(WRITTEN TASK)
Everything from the line containing "---------- every node" through the line containing "# ---------- camera" should be repeated exactly, and nothing else from the data.

(MATERIAL PROVIDED)
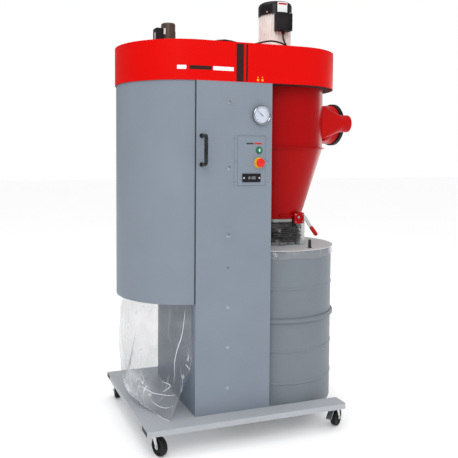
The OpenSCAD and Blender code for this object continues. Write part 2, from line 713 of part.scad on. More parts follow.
module cyclone_bolts() color([0.78, 0.79, 0.80]) {
    translate([axis_x, axis_y, 0]) flange_bolts() translate([0, 0, joint_z]) {
        translate([0, 0, -7]) cylinder(r = bolt_r, h = 14, $fn = 24);
        translate([0, 0, 3]) cylinder(r = 4, h = 4, $fn = 6);
        translate([0, 0, -7]) cylinder(r = 4, h = 4, $fn = 6);
    }
    for (x = [bracket_x + 7, bracket_x + bracket_w - 7], z = [bracket_z + 8, bracket_z + bracket_h - 8])
        along_y([x, z], 2.6, lever_y - 7.6, lever_y - 6);
    // pivot bolt of the lever
    along_y(pivot, 5, lever_y - 6, lever_y + 9);
    along_y(pivot, 5.6, lever_y - 8, lever_y - 6);
}

module fasteners() {
    front_screws();
    cyclone_bolts();
}

module inlet_duct() color([0.72, 0.04, 0.05]) difference() {
    union() {
        translate([axis_x, duct_y0, inlet_z - duct_h / 2])
            cube([duct_x1 - axis_x, duct_y1 - duct_y0, duct_h]);
        duct_transition(seam);
        along_x([inlet_y, inlet_z], inlet_r, spigot_x - 0.5, half_w - 4);
    }
    translate([axis_x, axis_y, inlet_z - duct_h]) cylinder(r = barrel_r + eps, h = 2 * duct_h);
    translate([axis_x - cut, -60, inlet_z - duct_h]) cube([31, 300, 2 * duct_h]);
    translate([axis_x, duct_y0 + wall, inlet_z - duct_h / 2 + wall])
        cube([duct_x1 - axis_x + seam, duct_y1 - duct_y0 - 2 * wall, duct_h - 2 * wall]);
    duct_transition(seam + wall);
    along_x([inlet_y, inlet_z], inlet_r - wall, spigot_x - 1, half_w);
}

// Rectangle-to-round length of the main duct, inset all round
module duct_transition(inset) hull() {
    translate([duct_x1 - 1, duct_y0 + inset, inlet_z - duct_h / 2 + inset])
        cube([1, duct_y1 - duct_y0 - 2 * inset, duct_h - 2 * inset]);
    along_x([inlet_y, inlet_z], inlet_r - inset, spigot_x - 1, spigot_x, $fn = 48);
}

module inlet_ring() color([0.05, 0.05, 0.05])
    translate([half_w - 20, inlet_y, inlet_z]) rotate([0, 90, 0])
        turned([[inlet_r, 0], [inlet_r + 6, 0], [inlet_r + 7, 2], [inlet_r + 7, 18],
                [inlet_r + 5, 20], [inlet_r - 2, 20], [inlet_r - 2, 16.1], [inlet_r, 16.1]]);

module inlet_branch() color([0.72, 0.04, 0.05]) difference() {
    union() {
        branch_transition(seam);
        along_x([branch_y, branch_z], branch_r, branch_x - 0.5, branch_x + branch_len);
    }
    translate([axis_x, axis_y, branch_z - 150]) cylinder(r = barrel_r + eps, h = 300);
    branch_transition(seam + wall);
    along_x([branch_y, branch_z], branch_r - wall, branch_x - 1, branch_x + branch_len + cut);
}

// Rectangle-to-round cone of the small inlet, inset all round
module branch_transition(inset) hull() {
    translate([axis_x + 150, branch_y - 55 + inset, branch_z - 73.5 + inset])
        cube([30, 110 - 2 * inset, 147 - 2 * inset]);
    along_x([branch_y, branch_z], branch_r - inset, branch_x - 1, branch_x, $fn = 48);
}

// ---------- lid lift ----------

module lever_bracket() color([0.70, 0.04, 0.05]) difference() {
    union() {
        translate([bracket_x, lever_y - 6, bracket_z]) cube([bracket_w, 2.4, bracket_h]);
        translate([bracket_x, lever_y + 5.5, bracket_z]) cube([bracket_w, 3, bracket_h]);
        translate([bracket_x, lever_y - 6, bracket_z]) cube([3, 14.5, bracket_h]);
        // ribs that are welded to the outlet collar
        translate([bracket_x, lever_y + 5, 888]) cube([3, 30, 16]);
        translate([bracket_x + bracket_w - 6, lever_y + 5, 888]) cube([3, 40, 16]);
        // folded wing along the cone's foot
        translate([bracket_x - 72, lever_y - 6, collar_z1 - 8]) cube([74, 34, 2.4]);
    }
    translate([axis_x, axis_y, 840]) cylinder(r = cuff_r + 10, h = 28);
    translate([axis_x, axis_y, 850]) cylinder(r = outlet_r, h = 60);
    translate([axis_x, axis_y, 840]) cylinder(r = cuff_r + cuff_t + 2.5, h = 47);
    translate([axis_x, axis_y, collar_z1]) cylinder(r1 = outlet_r, r2 = outlet_r + 10, h = 34);
    along_y(pivot, 5, lever_y - 20, lever_y + 20);
}

module lever_arm() color([0.75, 0.76, 0.77]) difference() {
    union() {
        translate([0, lever_y + lever_t, 0]) rotate([90, 0, 0]) linear_extrude(lever_t) {
            hull() {
                translate(pivot) circle(r = 11, $fn = 32);
                translate(elbow) circle(r = 7, $fn = 32);
            }
            hull() {
                translate(pivot) circle(r = 9, $fn = 32);
                translate(link_pin) circle(r = 8, $fn = 32);
            }
            hull() {
                translate(elbow) circle(r = 7, $fn = 32);
                translate(grip_start) circle(r = 6.5, $fn = 32);
            }
        }
        grip_line() cylinder(r = 2.4, h = 44);
        // riveted pin that carries the link
        along_y(link_pin, pin_r, lever_y - 3.2, lever_y + 1);
    }
    along_y(pivot, 5 + eps, lever_y - 20, lever_y + 20);
}

// Frame whose Z runs down the handle from the end of the lever's bar
module grip_line() {
    d = grip_end - grip_start;
    translate([grip_start[0], lever_y + lever_t / 2, grip_start[1]])
        rotate([0, 90 + atan2(-d[1], d[0]), 0]) children();
}

module lever_grip() color([0.75, 0.05, 0.05]) difference() {
    len = norm(grip_end - grip_start);
    grip_line() turned([[0, 7], [7, 7], [8.5, 9], [9, 14], [9.6, len - 6], [8.4, len],
                        [5, len + 3.5], [0, len + 5]]);
    grip_line() cylinder(r = 2.4, h = 44);
}

module lift_link() color([0.72, 0.74, 0.76])
    translate([0, lever_y - 0.4, 0]) rotate([90, 0, 0]) linear_extrude(2.4) difference() {
        union() {
            translate([link_pin[0] - 8, lug_z - 2]) square([16, link_pin[1] - lug_z + 2]);
            translate(link_pin) circle(r = 8);
            translate([link_pin[0] - 14, lug_z - 10]) square([24, 20]);
        }
        translate(link_pin) circle(r = pin_r + eps);
        // long slot: the open pivot of the linkage
        translate([link_pin[0] - 10.4, lug_z - pin_r - 0.8]) square([15.4, 2 * pin_r + 1.6]);
    }

module outlet_bellows() color([0.30, 0.31, 0.32]) translate([axis_x, axis_y, 0]) {
    z0 = lid_top + 2;
    z1 = collar_z0 + 22;
    r = cuff_r;
    turned([[r, z0], [r + cuff_t, z0], [r + cuff_t, z0 + 18], [r + 12, z0 + 30],
            [r + 3, z0 + 43], [r + 13, z0 + 58], [r + 3, z0 + 72], [r + 11, z0 + 84],
            [r + cuff_t, z1 - 18], [r + cuff_t, z1], [r, z1], [r, z1 - 19],
            [r + 8, z0 + 84], [r, z0 + 72], [r + 10, z0 + 58], [r, z0 + 43],
            [r + 9, z0 + 30], [r, z0 + 19]]);
}

module hose_clamp(z, turn) {
    r = cuff_r + cuff_t + 0.2;
    translate([axis_x, axis_y, z]) {
        ring(r + 1, r, 0, 11);
        rotate([0, 0, turn]) translate([r + 0.5, -11, -1]) cube([7, 22, 13]);
    }
}

module outlet_clamp() color([0.78, 0.79, 0.80]) hose_clamp(collar_z0 + 9, -112);

module lid_clamp() color([0.78, 0.79, 0.80]) hose_clamp(lid_top + 4, -100);

module drum_lid() color([0.88, 0.88, 0.88]) {
    difference() {
        translate([drum_x, drum_y, 0])
            turned([[0, lid_z0], [lid_r - 2, lid_z0], [lid_r, lid_z0 + 1.5],
                    [lid_r - 1, lid_top], [lid_r - 7, lid_top], [0, lid_top]]);
        translate([axis_x, axis_y, lid_z0 - cut]) cylinder(r = guide_r + 0.6, h = 20);
    }
    translate([axis_x, axis_y, 0]) ring(outlet_r, guide_r + 0.6, lid_top - 1, lid_top + 28);
    // lug with the pin that the link lifts
    translate([link_pin[0] - 10, lever_y + 0.4, lid_top - 1]) cube([22, 3, lug_z + 11 - lid_top]);
    along_y([link_pin[0], lug_z], pin_r, lever_y - 4, lever_y + 1);
}

module lid_sensor() color([0.16, 0.16, 0.17]) translate([234, -215, lid_top])
    turned([[0, 0], [9, 0], [9, 3], [6.5, 4], [6.5, 34], [5, 36], [0, 36]]);

// ---------- drum ----------

function bead(z) = [[drum_r, z - 6], [drum_r + 2.5, z - 2], [drum_r + 2.5, z + 2], [drum_r, z + 6]];

module drum_body() color([0.52, 0.57, 0.62]) translate([drum_x, drum_y, 0]) {
    turned(concat(
        [[0, drum_bottom], [drum_r - 3, drum_bottom], [drum_r, drum_bottom + 3]],
        bead(196), bead(334), bead(599),
        [[drum_r, drum_top - 6], [drum_r + 2.5, drum_top - 4], [drum_r + 2.5, drum_top - 1],
         [drum_r + 1, drum_top], [drum_r - 1.2, drum_top], [drum_r - 1.2, drum_bottom + 1.5],
         [0, drum_bottom + 1.5]]));
    for (x = [-141, 141], y = [-141, 141]) translate([x, y, 0]) {
        translate([-26, -22, drum_bottom - 3]) cube([52, 44, 3.5]);
        for (side = [-1, 1]) difference() {
            translate([-14, side * 17.5 - 1.5, 20]) cube([28, 3, drum_bottom - 21]);
            along_y([0, 30], pin_r + eps, side * 17.5 - 3, side * 17.5 + 3);
        }
    }
}

module drum_wheels(x) color([0.12, 0.12, 0.12]) translate([drum_x + x, drum_y, 30]) {
    rotate([90, 0, 0]) cylinder(r = pin_r, h = 326, center = true);
    for (y = [-141, 141]) translate([0, y, 0]) rotate([90, 0, 0])
        turned([[0, -14], [9, -14], [9, -12], [26, -12], [29, -10], [30, -7], [30, 7],
                [29, 10], [26, 12], [9, 12], [9, 14], [0, 14]]);
}

module drum_hoop() color([0.55, 0.58, 0.62]) translate([drum_x, drum_y, 0])
    turned([[drum_r + 0.1, 455], [drum_r + 5, 455], [drum_r + 10, 459], [drum_r + 11, 465],
            [drum_r + 10, 471], [drum_r + 5, 475], [drum_r + 0.1, 475]]);

module drum_liner() color([0.9, 0.9, 0.9, 0.5]) translate([drum_x, drum_y, 0])
    turned([[drum_r + 3, drum_top - 1], [drum_r + 4.2, drum_top - 1], [drum_r + 8, drum_top - 30],
            [drum_r + 6.8, drum_top - 30]]);

// ---------- every node ----------

base_deck();
caster_plates();
fork(0);  // fork_front_left
fork(1);  // fork_front_right
fork(2);  // fork_rear_left
fork(3);  // fork_rear_right
wheel(0);  // wheel_front_left
wheel(1);  // wheel_front_right
wheel(2);  // wheel_rear_left
wheel(3);  // wheel_rear_right
brake_pedal();
column_frame();
column_front();
fasteners();
push_handle();
control_panel();
start_button();
stop_collar();
stop_button();
hour_meter();
gauge_case();
gauge_needle();
gauge_lens();
hood_shell();
hood_floor();
fan_scroll();
fan_impeller();
motor_shaft();
motor_body();
motor_cowl();
motor_box();
motor_cables();
filter_housing();
filter_floor();
bag_clamp();
dust_bag();
filter_cartridge();
paddle_shaft();
shaker_motor();
shaker_box();
cyclone_barrel();
vortex_tube();
cyclone_cone();
inlet_duct();
inlet_ring();
inlet_branch();
lever_bracket();
lever_arm();
lever_grip();
lift_link();
outlet_bellows();
outlet_clamp();
lid_clamp();
drum_lid();
lid_sensor();
drum_body();
drum_hoop();
drum_liner();
drum_wheels(-141);  // drum_wheels_left
drum_wheels(141);  // drum_wheels_right
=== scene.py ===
import math

import bmesh
import bpy
from mathutils import Matrix, Vector, noise


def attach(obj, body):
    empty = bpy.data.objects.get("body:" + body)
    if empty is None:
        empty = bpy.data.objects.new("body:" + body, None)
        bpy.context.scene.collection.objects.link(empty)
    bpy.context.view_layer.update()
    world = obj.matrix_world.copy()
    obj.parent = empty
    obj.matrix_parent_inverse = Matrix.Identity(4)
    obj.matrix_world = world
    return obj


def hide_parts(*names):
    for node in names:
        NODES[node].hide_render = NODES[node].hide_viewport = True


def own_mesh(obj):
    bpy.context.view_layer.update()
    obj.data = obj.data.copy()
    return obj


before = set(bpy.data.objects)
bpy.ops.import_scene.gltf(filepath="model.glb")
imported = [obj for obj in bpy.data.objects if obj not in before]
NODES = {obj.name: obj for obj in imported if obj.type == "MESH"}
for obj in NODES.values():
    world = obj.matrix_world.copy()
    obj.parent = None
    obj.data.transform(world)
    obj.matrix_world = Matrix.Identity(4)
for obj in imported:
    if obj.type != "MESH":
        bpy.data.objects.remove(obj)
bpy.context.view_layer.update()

MM = 0.001


# ---------- camera ----------

CAMERA_PLACE = (-1.159, -2.542, 1.146)
CAMERA_YAW, CAMERA_PITCH, CAMERA_ROLL = 19.22, 2.76, 0.2    # degrees right of +Y, down, and tilted
CAMERA_LENS = 48.42
CAMERA_SHIFT = (0.10, -0.0878)


def make_camera():
    """Eye-level view from the front left, a little to the side of the control panel."""
    data = bpy.data.cameras.new("camera")
    data.lens = CAMERA_LENS
    data.sensor_width = 36.0
    data.shift_x, data.shift_y = CAMERA_SHIFT
    camera = bpy.data.objects.new("camera", data)
    bpy.context.scene.collection.objects.link(camera)
    camera.location = CAMERA_PLACE
    yaw, pitch, roll = (math.radians(angle) for angle in (CAMERA_YAW, CAMERA_PITCH, CAMERA_ROLL))
    ahead = Vector((math.sin(yaw) * math.cos(pitch), math.cos(yaw) * math.cos(pitch), -math.sin(pitch)))
    tilt = Matrix.Rotation(roll, 3, "Z").to_quaternion()
    camera.rotation_mode = "QUATERNION"
    camera.rotation_quaternion = ahead.to_track_quat("-Z", "Y") @ tilt
    bpy.context.scene.camera = camera


# ---------- materials ----------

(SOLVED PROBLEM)
// ---------- every node ----------

base_deck();
caster_plates();
fork(0);  // fork_front_left
fork(1);  // fork_front_right
fork(2);  // fork_rear_left
fork(3);  // fork_rear_right
wheel(0);  // wheel_front_left
wheel(1);  // wheel_front_right
wheel(2);  // wheel_rear_left
wheel(3);  // wheel_rear_right
brake_pedal();
column_frame();
column_front();
fasteners();
push_handle();
control_panel();
start_button();
stop_collar();
stop_button();
hour_meter();
gauge_case();
gauge_needle();
gauge_lens();
hood_shell();
hood_floor();
fan_scroll();
fan_impeller();
motor_shaft();
motor_body();
motor_cowl();
motor_box();
motor_cables();
filter_housing();
filter_floor();
bag_clamp();
dust_bag();
filter_cartridge();
paddle_shaft();
shaker_motor();
shaker_box();
cyclone_barrel();
vortex_tube();
cyclone_cone();
inlet_duct();
inlet_ring();
inlet_branch();
lever_bracket();
lever_arm();
lever_grip();
lift_link();
outlet_bellows();
outlet_clamp();
lid_clamp();
drum_lid();
lid_sensor();
drum_body();
drum_hoop();
drum_liner();
drum_wheels(-141);  // drum_wheels_left
drum_wheels(141);  // drum_wheels_right
=== scene.py ===
import math

import bmesh
import bpy
from mathutils import Matrix, Vector, noise


def attach(obj, body):
    empty = bpy.data.objects.get("body:" + body)
    if empty is None:
        empty = bpy.data.objects.new("body:" + body, None)
        bpy.context.scene.collection.objects.link(empty)
    bpy.context.view_layer.update()
    world = obj.matrix_world.copy()
    obj.parent = empty
    obj.matrix_parent_inverse = Matrix.Identity(4)
    obj.matrix_world = world
    return obj


def hide_parts(*names):
    for node in names:
        NODES[node].hide_render = NODES[node].hide_viewport = True


def own_mesh(obj):
    bpy.context.view_layer.update()
    obj.data = obj.data.copy()
    return obj


before = set(bpy.data.objects)
bpy.ops.import_scene.gltf(filepath="model.glb")
imported = [obj for obj in bpy.data.objects if obj not in before]
NODES = {obj.name: obj for obj in imported if obj.type == "MESH"}
for obj in NODES.values():
    world = obj.matrix_world.copy()
    obj.parent = None
    obj.data.transform(world)
    obj.matrix_world = Matrix.Identity(4)
for obj in imported:
    if obj.type != "MESH":
        bpy.data.objects.remove(obj)
bpy.context.view_layer.update()

MM = 0.001


# ---------- camera ----------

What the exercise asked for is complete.